To die with dignity depends on our words, deeds of today

opinions

March 6, 2014 - 12:00 AM

As much as we’d like, it’s not so easy to die in a dignified manner.
Things can get messy as we fall prey to disease and the ravages of old age.
That we pretend otherwise only makes death’s grip the harder to accept.
That was the logic of Dr. Sherwin B. Nuland, a surgeon and author of “How We Die.”
Nuland passed away earlier this week at age 83 from prostate cancer.
His medical career as a surgeon put him in frequent contact with death, but it was his brother’s battle, and ultimate death, with colon cancer that inspired him to write the award-winning book in 1994.
Riddled with cancer, Nuland’s brother, Howard, agreed to experimental treatment, which did nothing to abate the cancer’s spread, and everything to prolong his suffering.
In hindsight, the surgeon, knowing the treatment had no reasonable chance of success, was remorseful for giving his brother hope of its success.
The disease, not death, was the enemy. Learning to accept death’s inevitability, Nuland wrote, can help doctors, patients and their families avoid overly aggressive treatments that do nothing to make a patient better but intensify their suffering.
As for dying with dignity, well, that “must be found in the dignity with which we have lived our lives,” Nuland wrote.
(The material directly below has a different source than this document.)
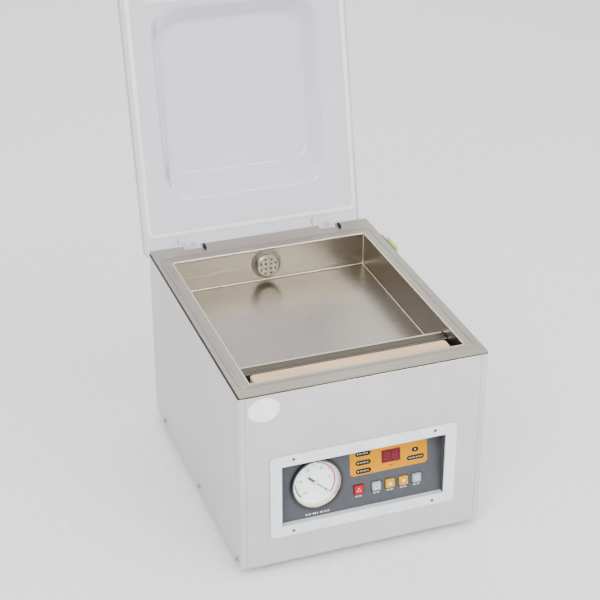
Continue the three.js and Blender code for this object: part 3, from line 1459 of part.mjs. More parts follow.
add(machine, "seal_bar", sealBar(), castAluminium);
add(machine, "heating_strip", heatingStrip(), heaterAlloy);
add(machine, "seal_tape", sealTape(), tanTape);

machine.add(lidGroup);
add(lidGroup, "lid", lid(), clearAcrylic);
add(lidGroup, "lid_gasket", lidGasket(), whiteSilicone);
add(lidGroup, "pad_channel", padChannel(), castAluminium);
add(lidGroup, "counter_pad", counterPad(), whiteSilicone);

for (const [side, word] of [
  [-1, "left"],
  [1, "right"],
]) {
  add(machine, `lift_pin_${word}`, liftPin(side), zincSteel);
  add(machine, `lift_cylinder_${word}`, liftCylinder(side), castAluminium);
  add(machine, `hinge_bracket_${word}`, hingeBracket(side), zincSteel);
  add(machine, `hinge_pin_${word}`, hingePin(side), zincSteel);
  add(lidGroup, `hinge_arm_${word}`, hingeArm(side), castAluminium);
}
boltPlaces().forEach((place, i) => add(lidGroup, `hinge_bolt_${i + 1}`, hingeBolt(place), zincSteel));

add(machine, "control_bezel", bezel(), greyBezel);
machine.add(panelGroup);
add(panelGroup, "control_panel", controlPanel(), darkPanel);
add(panelGroup, "display_lens", displayLens(), redLens);
add(panelGroup, "gauge_case", gaugeCase(), blackPlastic);
add(panelGroup, "gauge_dial", gaugeDial(), dialWhite);
add(panelGroup, "gauge_needle", gaugeNeedle(), blackPlastic);
add(panelGroup, "gauge_glass", gaugeGlass(), glass);
add(panelGroup, "control_board", controlBoard(), boardGreen);
const buttonColours = {
  stop: redPlastic,
  set: greyPlastic,
  increase: yellowPlastic,
  decrease: yellowPlastic,
  enter: greyPlastic,
};
for (const [name, x] of Object.entries(BUTTONS)) {
  add(panelGroup, `button_${name}`, button(x), buttonColours[name]);
}

add(machine, "switch_frame", switchFrame(), blackPlastic);
add(machine, "power_rocker", rockerBody(), greenLens);
add(machine, "power_inlet", powerInlet(), blackPlastic);
add(machine, "fuse_holder", fuseHolder(), blackPlastic);

add(machine, "pump_body", pumpBody(), pumpPaint);
add(machine, "oil_sight_glass", sightGlass(), glass);
add(machine, "pump_motor", pumpMotor(), castAluminium);
add(machine, "motor_fan", motorFan(), blackPlastic);
add(machine, "fan_cowl", fanCowl(), zincSteel);
add(machine, "vacuum_hose", vacuumHose(), clearHose);
add(machine, "seal_transformer", transformer(), zincSteel);
add(machine, "valve_block", valveBlock(), castAluminium);

const open = new THREE.Box3().setFromObject(machine, true);
const middle = open.getCenter(new THREE.Vector3());
machine.position.set(-middle.x, -middle.y, 0);

export default machine;
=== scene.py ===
# %% [markdown]
# # Tabletop chamber vacuum packing machine
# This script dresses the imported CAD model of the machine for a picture. The CAD solids stay
# where they are. Those with flat faces get a better material, and the rounded or printed ones
# are replaced by finer surfaces, each computed from a formula with numpy.
#
# Lengths in the helpers are millimetres, and `mesh_piece` turns them into Blender's metres.

# %% Load the frame
import json
import bpy
import numpy as np
from mathutils import Matrix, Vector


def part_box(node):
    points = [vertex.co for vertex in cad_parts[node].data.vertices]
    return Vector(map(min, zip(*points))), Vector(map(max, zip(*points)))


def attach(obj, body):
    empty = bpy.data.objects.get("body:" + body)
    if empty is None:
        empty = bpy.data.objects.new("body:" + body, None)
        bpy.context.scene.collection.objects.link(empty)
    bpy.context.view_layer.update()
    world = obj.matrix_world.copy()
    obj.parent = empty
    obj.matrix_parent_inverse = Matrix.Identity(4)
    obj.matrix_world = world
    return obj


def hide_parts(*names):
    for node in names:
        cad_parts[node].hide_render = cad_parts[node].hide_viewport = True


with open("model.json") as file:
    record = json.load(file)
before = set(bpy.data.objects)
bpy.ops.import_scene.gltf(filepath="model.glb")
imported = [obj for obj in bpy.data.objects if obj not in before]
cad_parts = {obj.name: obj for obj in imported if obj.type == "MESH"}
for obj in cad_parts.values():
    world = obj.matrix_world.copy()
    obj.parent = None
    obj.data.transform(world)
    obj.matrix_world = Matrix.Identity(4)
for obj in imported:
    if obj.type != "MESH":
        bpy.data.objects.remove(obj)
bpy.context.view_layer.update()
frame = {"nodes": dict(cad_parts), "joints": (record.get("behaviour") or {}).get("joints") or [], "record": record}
MM = 0.001

# %% [markdown]
# ## Where things are
# Every place comes from the CAD: the side panels give the housing, and the joints give the
# hinge line and the gauge's middle. A *place frame* is an origin and three directions, so a
# piece can be computed flat and simple, and then laid on a tilted panel or an open lid.

# %% Place frames
low = np.array(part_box("left_side_panel")[0]) / MM
high = np.array(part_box("right_side_panel")[1]) / MM
LEFT, RIGHT, FRONT, BACK = low[0], high[0], low[1], high[1]
BASE = low[2]
MIDDLE = (low + high) / 2
RIM_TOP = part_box("rim_plate")[1][2] / MM - 1  # the seal ridge stands 1 mm above the rim
joints = {joint["name"]: joint for joint in frame["joints"]}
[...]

“TATTOOED white trash,” read the decal pasted on a car in Iola’s Walmart parking lot Tuesday afternoon.
Notwithstanding the shock value, the message is particularly sad.
Kids, especially, get a kick out of shocking their elders with profane language, torn jeans, dreadlocks, or wearing the all-black Goth attire, including chains and studs.
We all go through phases of trying to appear more mature by pretending to be edgy or tough. But that’s a far cry from debasing ourselves.
The tattoos, fine. Today they are seen as no more than body art.
But the “white trash,” sounds like an excuse for degenerate behavior.
Yes, yes, I know. It’s supposed to be a pun, much like a hillbilly skit where “ain’t” and double negatives proliferate. Where we make our spouses the butt of a joke. Or make racist comments.
Every day we have the opportunity to show the world what kind of people we are by our words and deeds. These actions also reflect the tone of our community.
It can be one of dignity or disgrace.
Whichever, it will follow us to our grave, and beyond.